The testimony on behalf of McMillen established that Baker was the owner and operator of the Sheraton Hotel in Little Rock. In April 1979 Baker leased from McMillen a vacant lot adjacent to the hotel for a term of five years at a monthly rental of $1,125. The lease also granted Baker an option to purchase the lot for $135,000 at the expiration of the lease. Baker obtained this lease and option for the purpose of development or sale of the property. However, the property was not used for any purpose and has remained vacant from the date of the exeudon of the lease through the date of the judgment.

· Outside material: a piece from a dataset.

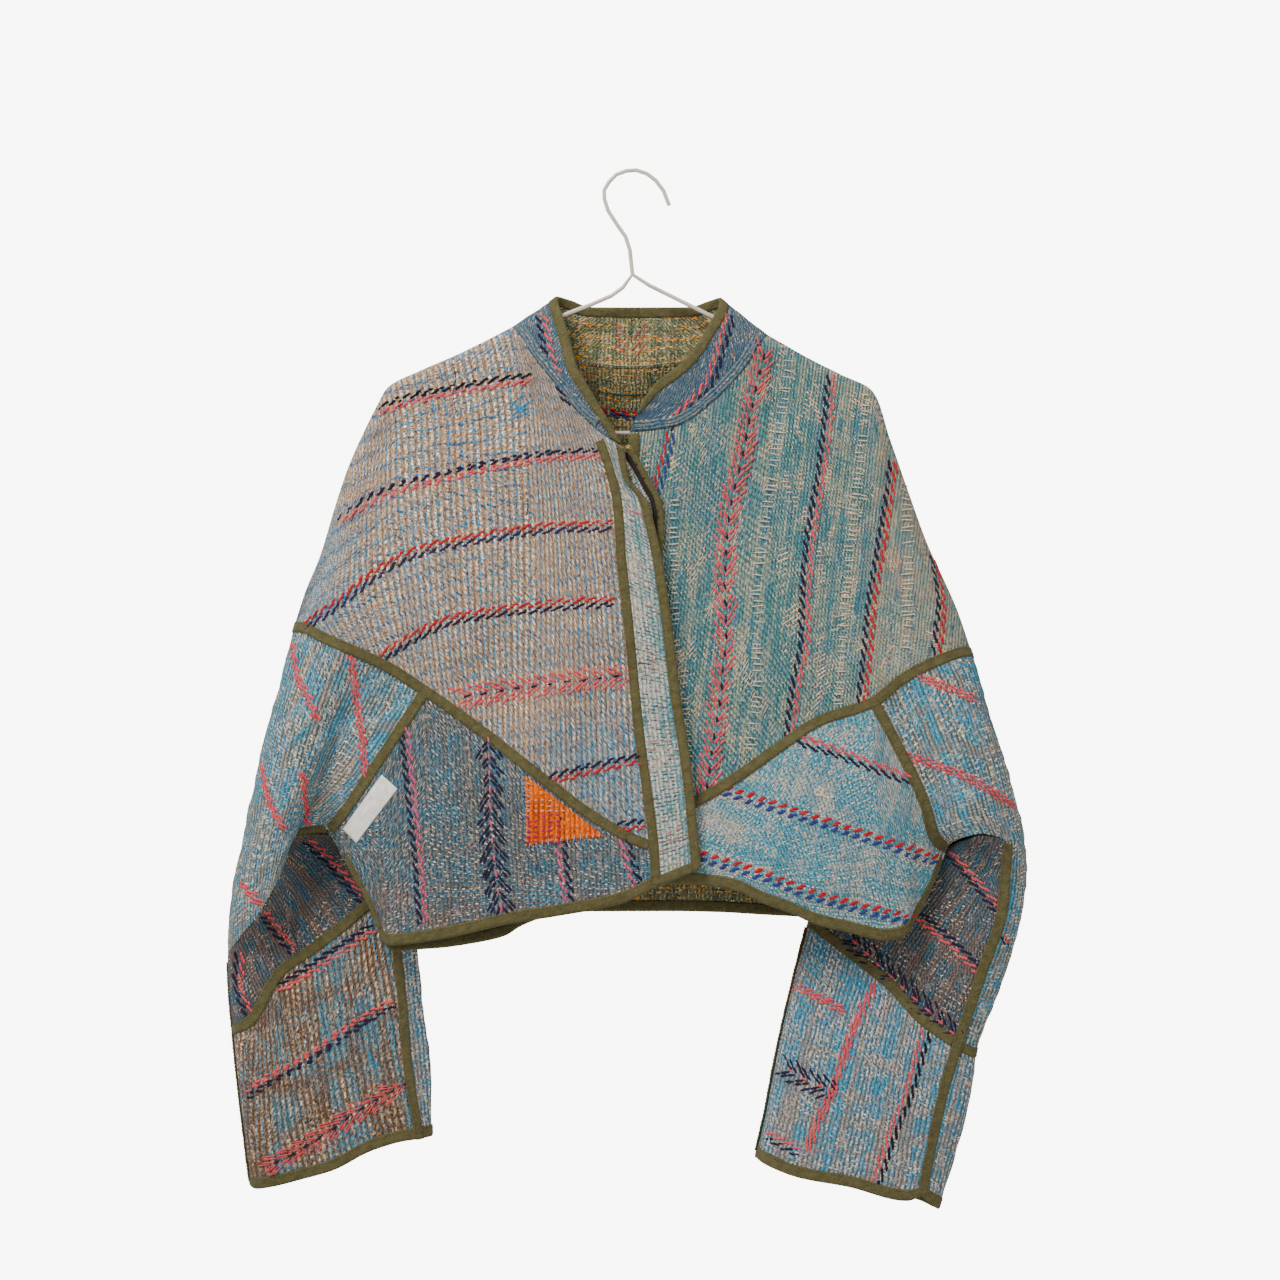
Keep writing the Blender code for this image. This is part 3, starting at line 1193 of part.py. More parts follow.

In the latter part of 1979 Baker and Jones negotiated a sale of the Sheraton Hotel. According to Baker these negotiations were for the sale of the hotel and all of its assets, including the lease in issue. Baker and his attorney testified that although the contract of sale did not specifically describe the leasehold property as was intended, the contract did refer to a leasehold interest with option to purchase. They testified that all parties contemplated that the McMillen lease would be transferred to Jones as a part of the whole transaction. They testified that at closing they had presented a document for Jones’ signature in which Jones would assume all obligations under the lease with McMillen, but Jones’ attorney argued that they had agreed only to an assignment and the lesser obligations it would impose. After some discussion it was agreed that Jones would only be required to accept an assignment of that lease. They testified that Jones’ attorney then prepared a written assignment which Baker signed and returned to Jones’ attorney who recorded it and delivered it to Jones. Baker’s witnesses testified that in April 1980 one payment in the amount of $1,125 was received by McMillen from Jones and that he failed to make any further payments and explained that Jones had decided that he did not want the property.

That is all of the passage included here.